Il lui fallut garder une attache, un lien avec la terre ferme pour ne pas disparaître à jamais. Il confia sa destinée à un enfant qui le tint par la bride. C'est alors qu'il découvrit qu'il avait le vertige, qu'il avait besoin de revenir vers le plancher des vaches. Il cessa de voler, éprouvant le besoin impérieux de tourner sa veste, de se sentir utile.

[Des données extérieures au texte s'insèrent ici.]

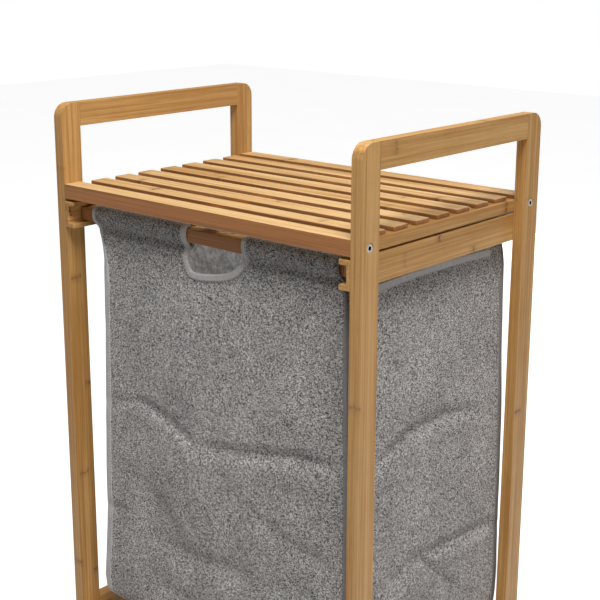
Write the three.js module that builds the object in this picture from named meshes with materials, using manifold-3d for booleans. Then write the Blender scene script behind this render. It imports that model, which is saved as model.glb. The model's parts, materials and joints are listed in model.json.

Le vent, là de voir l'eau tourner les roues des moulins dès l'aube, se dit qu'il pourrait lui aussi apporter sa contribution à l'industrie des humains. Le cerf-volant lui avait donné deux ailes, il lui en fallut quatre pour entraîner la meule, perchée fièrement sur son promontoire. Le vent avait acquis des lettres de noblesses, Daudet lui écrivit des contes quand un chevalier à la triste mine lui déclara la guerre. Il dut en rabattre pour échapper à la charge de ce curieux cavalier.
Le vent mis alors les voiles, pour changer d'air, partir sur l'océan, conquérir le monde et découvrir de nouvelles routes. Il avait lui-même en poupe, se glorifiant même de contribuer à des défis et des courses autour du monde. Il en eut même le souffle coupé, tant ces navigateurs battaient tous les records. Le vent était revenu dans la course.
Il voulut profiter de son succès pour éclairer un monde de plus en plus pale. Il se dressa sur ses ergots, en appela à son cher Éole pour faire tourner trois pâles au milieu de la plaine. Il toisait ainsi les habitations et les anciens moulins depuis longtemps inertes. Le vent fit couler beaucoup d'encre tant et si bien qu'il décida de s'installer sur des plateformes au milieu de l'Océan.
Une fois encore, il ne fit pas l'unanimité. Lui qui pourtant se montrait fort discret, il prit l'habitude de défigurer le paysage tout en martyrisant les oiseaux de passage. Il s'y prenait comme un manche à air. Personne ne l'avait mis au courant qu'il devait agir dans le respect de la nature. Le vent sortait de ses gongs, c'est toujours lui qui faisait s'envoler les chapeaux.
Il pensa arrêter son char quand justement on le pria de prendre en charge le transport de jeunes gens dans le vent chaussés de chaussures à crampons. Il s'étonna qu'on fît ainsi appel à ses compétences lui qui changeait parfois le cours des choses dans les rencontres sportives. Après avoir senti le vent du boulet, il se mettait à raviver la flamme olympique.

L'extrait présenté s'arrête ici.